Once when I was a child, I rode my bicycle 37 city blocks to my grandparents house to eat cookies because my parents wouldn't allow me any junkfood on that particular day. They didn't know where I was off to, and when they found out that my grandparents unknowlingly gave me junkfood when I wasn't supposed to have any, my parents weren't too happy.
Funny thing is even today if I get strong hankering, a few times a year I'll find myself going to the 24 hour convenience store in the middle of the night for a big gulp and/or chocolate milk, and candy bar or donut if there's nothing in the house.
If there's anyone here who knew me when I was a child, or a teenager, and had me over for dinner, you probably have an inkling of how picky of an eater I was.
And really, nothing has changed since then. My taste buds didn't spontaneously grow immune. The only thing I'll eat now that I wouldn't back then are baked beans.
Don't get me wrong, my parents tried their darndest. My parents always had vegetables on their plate, and put vegetables on mine as well. I put up a fight. My parents tried the whole "you're not allowed to leave the table until you eat all your vegetables" thing. I remember sitting there for hours on a few occasions. I put up a strong fight, though maybe not as strong as this girl...
I do like some fruit. Apples, bananas and pears ...but that's about it.
Changing my diet is more of an obstacle to me than maintaining some sort of workout regimen. I was probably in the best shape when I was 24. I had a job that kept me physically active, and at one point I maintained a workout routine for 3-6 months (which is my personal best).
I tried to "eat healthy" a few years ago, and ended up losing more weight than I had anticipated. Funny thing is, it wasn't my intention to lose weight. All I ended up doing was eating less (which explains the weight loss), because I couldn't find healthy substitutes that I would be willing to eat.
I purchased a salad at a "fast food" place (Subway) and gave it my all. But I just couldn't do it. Every bite and my mouth and taste buds just go into shock. Everything my body tells me is that vegetables are poison to my system.
Everything that tastes good is bad for you, and everything that taste's bad is good for you.
I will never understand this as long as I live.
I mean, the other 4 senses work right. If you smell, hear, touch, or see something that is bad, it's probably bad for you. Same goes for the good.
I mean if you hold your hand under an open flame - OUCH! Your body immediately tells you that it hurts, therefore it isn't something that is good for you or your body.
Whether you believe in evolution or creationism, I think something went haywire. Something got lost in translation. Perhaps our taste buds evolved to perceive things that are bad for us to be good. You see, cavemen didn't have a grocery store. They ate what they could find and kill to survive. So maybe we are predetermined to crave red meat because our instincts tell us that it equals survival. But that still wouldn't account for vegetables tasting bad.

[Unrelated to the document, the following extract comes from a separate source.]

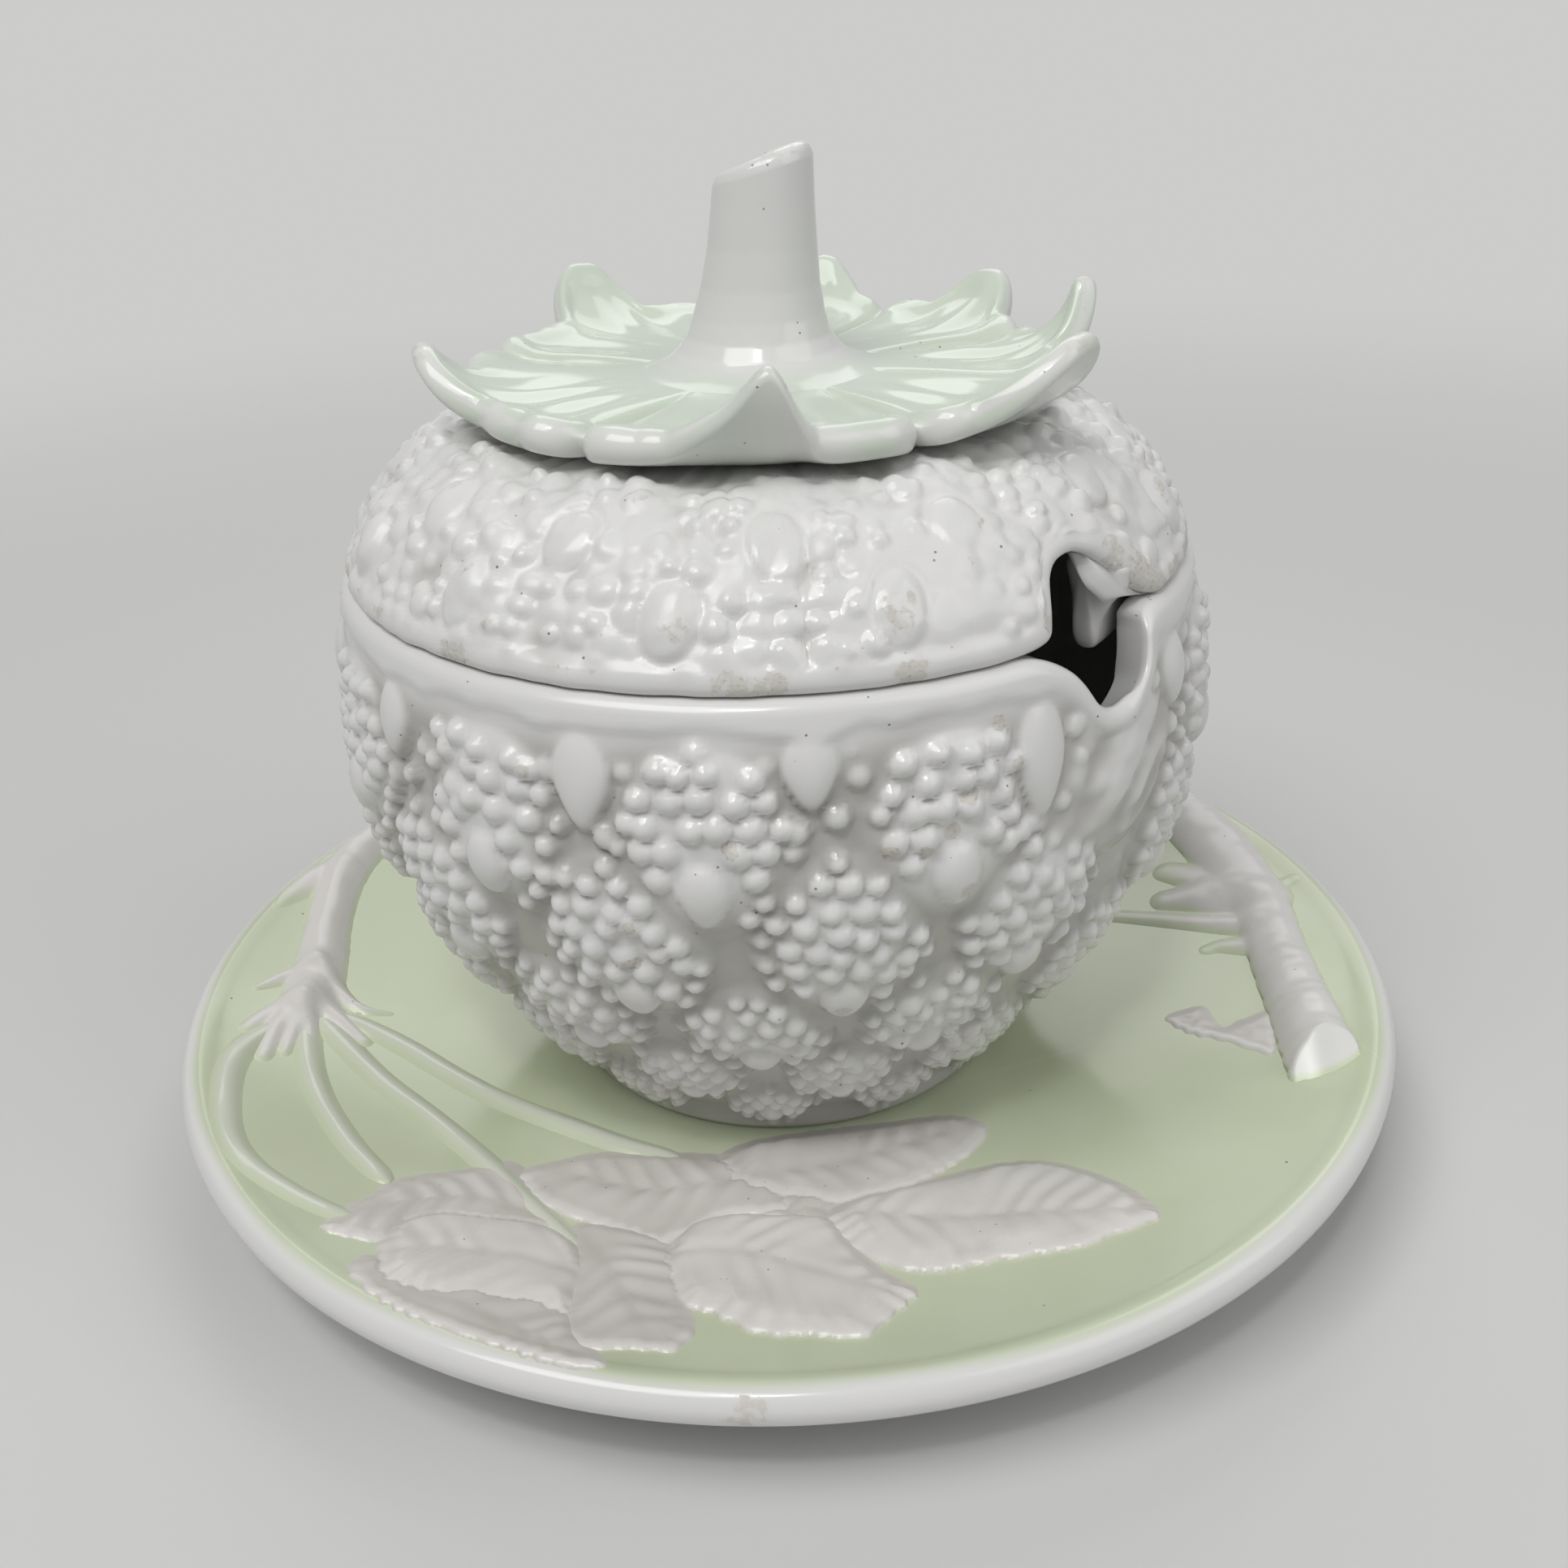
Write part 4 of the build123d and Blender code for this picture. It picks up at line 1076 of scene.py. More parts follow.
# Stalk: a flared base, a lean towards the right of the photograph and a slanted, rounded cut
def make_stalk():
    columns = 120
    turn = np.radians(np.linspace(-180, 180, columns + 1))
    lean_direction = math.radians(relief_turn)
    heights = np.array([-0.8, 0.0, 0.5, 0.8, 1.2, 1.9, 2.9, 4.4, 6.5, 9.5, 13.5, 18.0, 24.5])
    radii = np.array([14.2, 13.9, 13.3, 12.3, 11.2, 9.9, 8.8, 7.8, 7.1, 6.4, 5.85, 5.45, 5.0])
    leans = np.array([0.1, 0.1, 0.1, 0.1, 0.1, 0.15, 0.15, 0.2, 0.35, 0.6, 0.95, 1.2, 1.6])
    side, front = np.cos(turn - lean_direction), np.sin(lean_direction - turn)
    wobble = 1 + 0.012 * np.cos(3 * turn + 0.7)

    def cut(share):
        """Height of the slanted cut at a share of the way out from its middle."""
        return 22.35 + share * (1.35 * side + 0.55 * front) + 0.45 * (1 - share**2) * (side * 0.5 + 0.2)

    rows = []
    for share in np.linspace(0, 1, 5)[:-1]:
        rows.append((np.full(turn.shape, -0.8), 13.2 * share + 0 * turn))
    edge = 1.35
    for share in np.linspace(0, 1, 90):
        height = -0.8 + (cut(1.0) - edge + 0.8) * share
        rows.append((height, np.interp(height, heights, radii) * wobble))
    full = np.interp(cut(1.0), heights, radii) * wobble
    for step in range(1, 9):
        bend = math.pi / 2 * step / 8
        rows.append((cut(1.0) - edge * (1 - math.sin(bend)), full - edge * (1 - math.cos(bend))))
    for share in np.linspace(1, 0, 9)[1:]:
        rows.append((cut(share), (full - edge) * share))
    table = np.zeros((len(rows), columns + 1, 3))
    for row, (height, radius) in enumerate(rows):
        lean = np.interp(height, heights, leans)
        table[row, :, 0] = lean * math.cos(lean_direction) + radius * np.cos(turn)
        table[row, :, 1] = lean * math.sin(lean_direction) + radius * np.sin(turn)
        table[row, :, 2] = stalk_z + height
    height = table[..., 2] - stalk_z
    cut_edge = smooth(1.4, 0.6, cut(1.0)[None] - height) * smooth(3.2, 4.2, np.hypot(table[..., 0], table[..., 1]))
    marks = {
        "relief": np.full(table.shape[:2], 0.75),
        "worn": 0.42 * cut_edge,
        "mint": smooth(3.0, 0.9, height),
    }
    piece = rolled("stalk_handle", table, marks)
    finish_piece(piece, "lid", "stalk", white_glaze)


make_stalk()


# Saucer
def dish_z(radius):
    """Height of the dish of the saucer, which carries on under the rim."""
    run = np.clip(radius - well_radius, 0, None)
    return well_z + dish_arc_radius - np.sqrt(dish_arc_radius**2 - run**2)


dish_end = 70.6
rim_curve = curve_through(
    ((dish_end, float(dish_z(np.array(dish_end)))), (71.8, 14.25), (72.9, 14.5), (74.2, 14.0), (74.95, 12.5),
     (74.6, 10.9), (73.3, 10.05), (71.8, 9.6)),
    30,
)
rim_top = rim_curve[: int(np.argmax(rim_curve[:, 0])) + 1]


def saucer_top(radius):
    """Height of the saucer's upper face, over its dish and its rim."""
    return np.where(radius < dish_end, dish_z(radius), np.interp(radius, rim_top[:, 0], rim_top[:, 1]))


def make_saucer():
    columns = 420
    degrees = np.linspace(-180, 180, columns + 1)
    steps = np.concatenate([np.linspace(8, 32, 7), np.linspace(33, dish_end, 48)])
    section = [(0.0, well_z)] + [(r, float(dish_z(np.array(r)))) for r in steps]
    section += [tuple(p) for p in rim_curve[1:]]
    section += [(r, float(dish_z(np.array(r))) - 4.05) for r in np.linspace(70.0, 46.0, 16)]
    section += [(44.5, 3.15), (44.05, 2.4), (44.0, 1.0), (43.7, 0.25), (43.1, 0.0), (39.9, 0.0), (39.3, 0.25),
                (39.0, 1.0), (38.9, 2.6), (38.2, 3.0), (25.0, 3.0), (12.0, 3.0), (0.0, 3.0)]
    section = np.array(section)
    radius, height = revolve_rows(section, columns + 1)
    upper = np.arange(len(section))[:, None] <= np.argmax(section[:, 0])
    table = round_points(np.repeat(degrees[None], len(section), axis=0), radius, height)
    spread = np.repeat(degrees[None], len(section), axis=0)
    rim_line = 73.5 + 0.5 * round_waves(spread, radius * 0, 72, 30.0, seed=62)
    white_mark = np.where(upper, smooth(rim_line - 1.1, rim_line + 0.7, radius), 1.0)
    photo_side = np.exp(-((wrap(spread + 47.2) / 2.6) ** 2))
    worn_mark = 0.56 * photo_side * smooth(72.8, 74.4, radius) * smooth(9.8, 11.4, height)
    craze = smooth(40, 10, np.abs(wrap(spread - 5.0))) * upper
    marks = {"white": white_mark, "worn": worn_mark, "craze": craze * 1.0}
    piece = rolled("saucer_dish", table, marks)
    finish_piece(piece, "saucer", "saucer", green_glaze)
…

All things in moderation. Perhaps we as western society have come to lack self-discipline and simply gorge ourselves on the foods we enjoy most, while turning a blind eye to all the harmful effects they may have.
Perhaps processed foods "trick" our taste buds into thinking it's good when it's really bad, because the bad parts are disguised to form a good tasting whole. In other words, if a food product was compromised of nothing but the ingredients that are bad for us, it probably wouldn't taste good (would you drink a bottle of pure fructose corn syrup, or shovel spoonful after spoonful of sugar into your mouth?). But within a complex recipe things like salt & sugar enhance a products flavor.
In the end, I don't really want to change. I have a passion for eating bad. I wish that instead of slowly killing us, our human bodies would evolve to effectively process what's become of the western diet.